Monday 30 May 2011

Alfredo & Maria Isabel Aquilizan


Collaboration and collection, community and family, re-location and temporary homes, memory and identity are all processes and things that feature in the work of husband and wife team, Alfredo and Isabel Aquilizan. Originally from the Philippines, they have recently moved to Brisbane with their children. As they literally live the issues they deal with in their artwork, the Aquilizans are particularly focused on conveying the complexity of emotions associated with social dislocation, which emanate from necessity or a need for change.

In the series of developmental works associated with Project: Be-longing from 1999 to the present, the artists began by collecting personal items from Filipinos who had migrated to Australia and in their Dream Blanket projects (2002 in Japan and South Korea and 2005 in the USA), blankets and dreams, highly personal items, were collected to create installations.

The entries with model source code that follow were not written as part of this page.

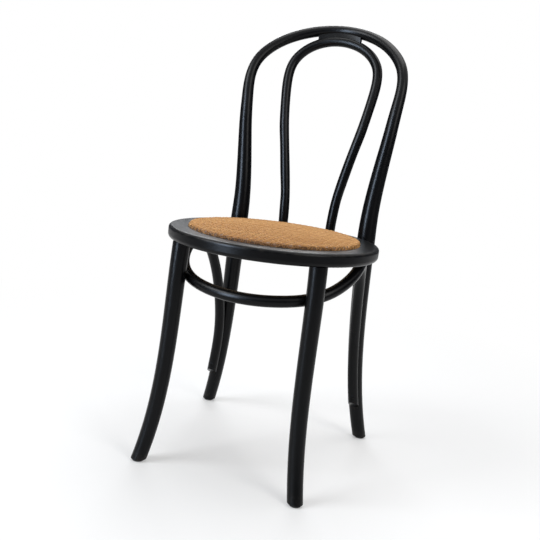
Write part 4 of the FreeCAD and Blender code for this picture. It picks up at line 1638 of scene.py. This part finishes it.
@dataclass(frozen=True)
class ScrewForm:
    """A countersunk wood screw with a tapered cross recess, a plain neck and a coarse thread."""

    length: float
    head_radius: float = 4.3 * MM
    edge_break: float = 0.15 * MM
    edge_height: float = 0.12 * MM
    land: float = 0.5 * MM
    head_depth: float = 3.3 * MM
    neck_share: float = 0.22
    neck_thinning: float = 0.9
    shank_radius: float = 2.25 * MM
    thread_gap: float = 0.3 * MM
    thread_pitch: float = 2.0 * MM
    thread_depth: float = 0.65 * MM
    point: float = 5.0 * MM
    tip_cut: float = 0.05 * MM
    around: int = 28
    recess_around: int = 96

    # The height of each row of the recess, the reach of its arms and half their width.
    CROSS_ROWS = (
        (-0.35 * MM, 2.6 * MM, 0.53 * MM),
        (1.93 * MM, 1.1 * MM, 0.36 * MM),
        (2.41 * MM, 0.3 * MM, 0.2 * MM),
    )

    def build(self) -> Piece:
        """Makes the screw, with its recess cut.

        Returns:
            The screw as an object of its own, which isn't in the scene.
        """
        neck = self.shank_radius * self.neck_thinning
        neck_end = self.head_depth + self.neck_share * self.length
        rows = [
            round_row(0.0, self.head_radius - self.edge_break),
            round_row(self.edge_height, self.head_radius),
            round_row(self.land, self.head_radius),
            round_row(self.head_depth, neck),
            round_row(neck_end, neck),
        ]
        rows += thread_rows(
            neck_end + self.thread_gap, self.length - self.tip_cut,
            self.shank_radius, self.thread_depth, self.thread_pitch, self.point,
        )
        screw = bpy.data.objects.new("wood_screw", rowed_mesh("wood_screw", rows, self.around))
        recess = bpy.data.objects.new("cross_recess", self.recess())
        for held in (screw, recess):
            bpy.context.scene.collection.objects.link(held)
        cut = screw.modifiers.new("recess", "BOOLEAN")
        cut.object = recess
        cut.operation = "DIFFERENCE"
        cut.solver = "EXACT"
        apply_modifiers(screw)
        bpy.data.objects.remove(recess)
        bpy.context.scene.collection.objects.unlink(screw)
        return screw

    def recess(self) -> Mesh:
        """Returns the tapered cross that is cut from the head."""
        rows = [self.cross_row(*numbers) for numbers in self.CROSS_ROWS]
        return rowed_mesh("cross_recess", rows, self.recess_around)

    @staticmethod
    def cross_row(height: float, span: float, width: float) -> Row:
        """Makes a row in the shape of a cross.

        Args:
            height: where it lies.
            span: how far its arms reach.
            width: half the width of an arm.

        Returns:
            The row.
        """
        least = 1e-6

        def radius(angle: float) -> float:
            """Returns the outline's radius at an angle."""
            c, s = max(abs(math.cos(angle)), least), max(abs(math.sin(angle)), least)
            return max(min(span / c, width / s), min(span / s, width / c))

        return height, radius


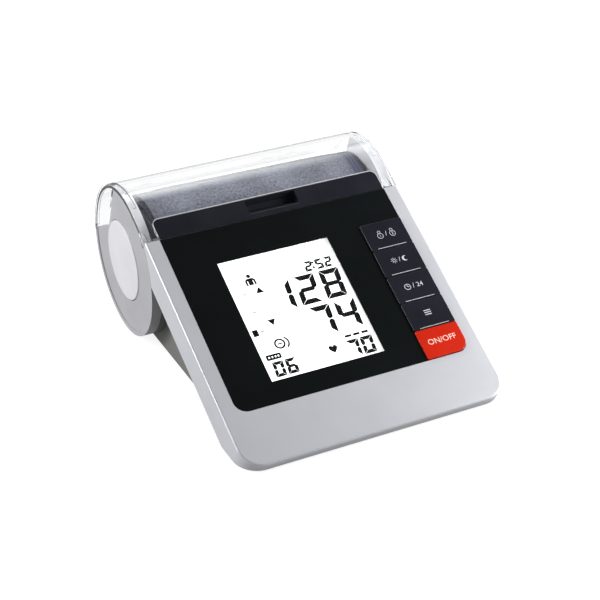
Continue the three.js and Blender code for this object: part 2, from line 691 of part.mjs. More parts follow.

There are two important threads that bind these works and the artists’ practices. First, the process of collecting the personal items and objects necessitates a collaborative framework. The collaboration between the communities and the Aquilizans provides a platform for dialogue and an exchange of ideas and as a result, new understandings and relationships develop. Secondly, these used items and objects, with their cumulative histories and personal, physical contact with the individual users, seem to embody the experiences and lives of the people. When presented in vast numbers in the artists’ installations, an overwhelming sense of shared and varied lived human experiences are communicated. The Aquilizans are therefore engaged in a process of collecting and presentation that is informed by what they observe outside and inside their own lived experiences.
Address (2007-2008) represents a developmental process spanning more than ten years since the first personal objects were collected 'cubed' by Balikbayan boxes. These are boxes that many Filipino migrants use to transport their personal belongings home. The Aquilizans used these boxes as moulds to 'cast' their own belongings as they moved from the Philippines to Australia. These 140 'cubes' of personal belongings are now 'bricks' used in the construction of Address, a room with a door but without a ceiling.
Address was exhibited in the Gallery of South Australia in the "Handle with Care" exhibition earlier this year. Installed at South Beach Development for the Singapore Biennale 2008, Address is a powerful reminder of things transient as the building itself is earmarked for massive re-development.